Brady describes a campaign against a new Costa in Totnes:
I lived in Totnes for 30 years, and Totnes outdid itself. Three quarters of its population protested against Costa: Totnes already has more than 40 independent coffee shops. That many people agreeing on anything approaches a miracle, a landslide of public opinion. Costa isn’t bothered. It hasn’t bothered with the populations of other protesting towns either. But isn’t this supposed to be a democracy? Here’s a corporate giant flouting the fully expressed will of local people. And for what? To boost a profit margin that’ll go to build more coffee shops in Russia and Egypt – Costa’s largest is in Dubai – at the expense of UK shopkeepers.

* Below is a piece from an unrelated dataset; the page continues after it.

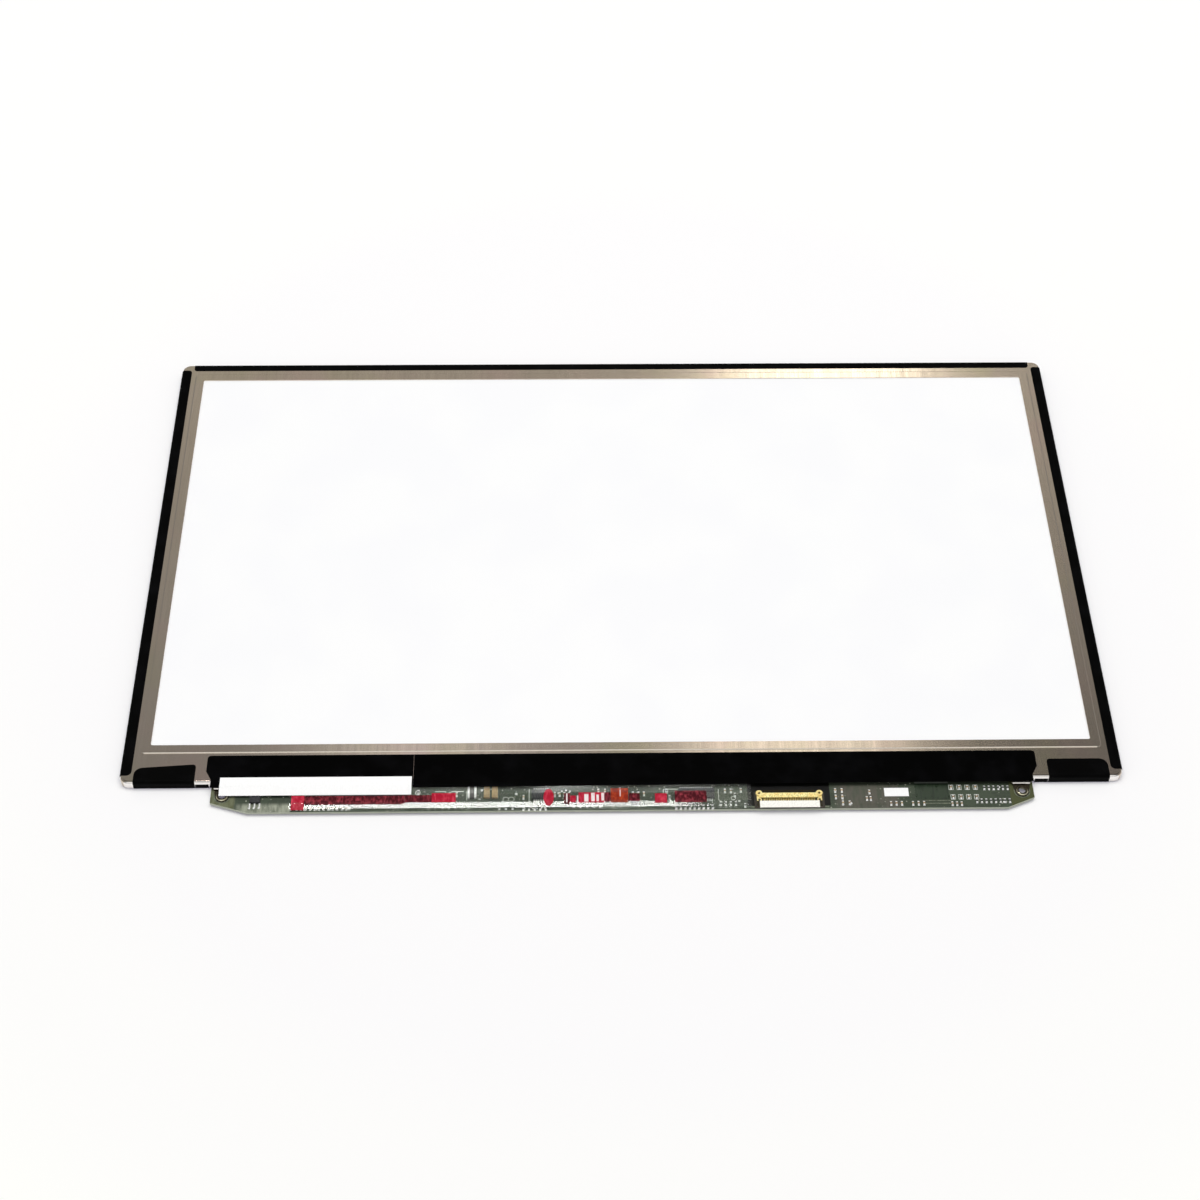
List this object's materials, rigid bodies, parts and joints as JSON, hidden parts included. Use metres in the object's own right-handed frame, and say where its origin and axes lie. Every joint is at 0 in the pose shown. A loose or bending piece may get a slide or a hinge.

Perhaps there really is almost unanimous opposition to this new Costa in Totnes. But if the opponents are so sure that they are right then they should have no worries – the business will not make a profit without customers and it will close. Also – I am reminded of the campaign in my own area against a small Tesco a few years ago. There was a very active campaign against this – which eventually lost. But – there was also a counter-campaign (which I supported) in favour of Tesco, but this was a lot less vocal and those who organised it came under some pressure from Tescophobes. Reading about the Totnes campaign reminded me of their dreary zeal:
“The idea is to be prepared,” says one of the people behind tonight’s gathering, with some excitement. “So that when they get here, things are organised.”

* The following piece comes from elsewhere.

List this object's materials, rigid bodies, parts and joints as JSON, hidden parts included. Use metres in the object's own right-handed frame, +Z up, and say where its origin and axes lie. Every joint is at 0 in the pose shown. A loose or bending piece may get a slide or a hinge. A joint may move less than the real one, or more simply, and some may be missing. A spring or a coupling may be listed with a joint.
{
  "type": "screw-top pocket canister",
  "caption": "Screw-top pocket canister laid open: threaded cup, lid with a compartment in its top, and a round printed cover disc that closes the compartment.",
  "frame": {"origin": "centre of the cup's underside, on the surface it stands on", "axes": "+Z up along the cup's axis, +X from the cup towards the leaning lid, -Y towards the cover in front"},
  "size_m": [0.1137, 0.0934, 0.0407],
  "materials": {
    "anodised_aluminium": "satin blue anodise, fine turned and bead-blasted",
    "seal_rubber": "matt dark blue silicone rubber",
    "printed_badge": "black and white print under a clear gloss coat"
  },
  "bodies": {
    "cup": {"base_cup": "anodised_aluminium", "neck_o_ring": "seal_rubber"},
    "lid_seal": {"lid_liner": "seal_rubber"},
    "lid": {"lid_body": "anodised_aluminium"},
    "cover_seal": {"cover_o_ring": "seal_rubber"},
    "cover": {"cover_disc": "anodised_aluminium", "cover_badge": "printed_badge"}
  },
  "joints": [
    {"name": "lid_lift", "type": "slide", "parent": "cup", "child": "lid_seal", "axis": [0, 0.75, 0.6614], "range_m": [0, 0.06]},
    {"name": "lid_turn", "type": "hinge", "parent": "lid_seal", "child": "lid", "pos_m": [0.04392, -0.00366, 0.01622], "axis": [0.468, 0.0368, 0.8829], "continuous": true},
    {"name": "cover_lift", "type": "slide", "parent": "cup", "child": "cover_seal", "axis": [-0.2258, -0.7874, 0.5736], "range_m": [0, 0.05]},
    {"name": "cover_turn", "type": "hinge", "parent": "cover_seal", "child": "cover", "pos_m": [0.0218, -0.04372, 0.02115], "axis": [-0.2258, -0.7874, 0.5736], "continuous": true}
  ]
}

One man suggests regularly visiting Costa, ordering tap water, and then drinking it very slowly. A woman offers to paste up anti-Costa posters on the chain’s windows, doggedly replacing them whenever they’re removed. A couple of people who live across the street from Costa’s proposed new outlet say they’ll hang protest banners and there is a warmly received proposal of an official day of mourning, “because we’ve lost our democracy”.
I have to say – I’m a Costa fan myself. Back in the 70s, at least in the unfashionable Midlands county where I grew up, the coffee you were served in cafes was invariably very weak and generally instant. Most of the shops were small independents – and they weren’t that great. Even the most downmarket supermarket now stocks lines which would have seemed unbelievably exotic back then, and although they may threaten the independent shops they have also perhaps incentivised them to raise their game. And the same is true of coffee shops.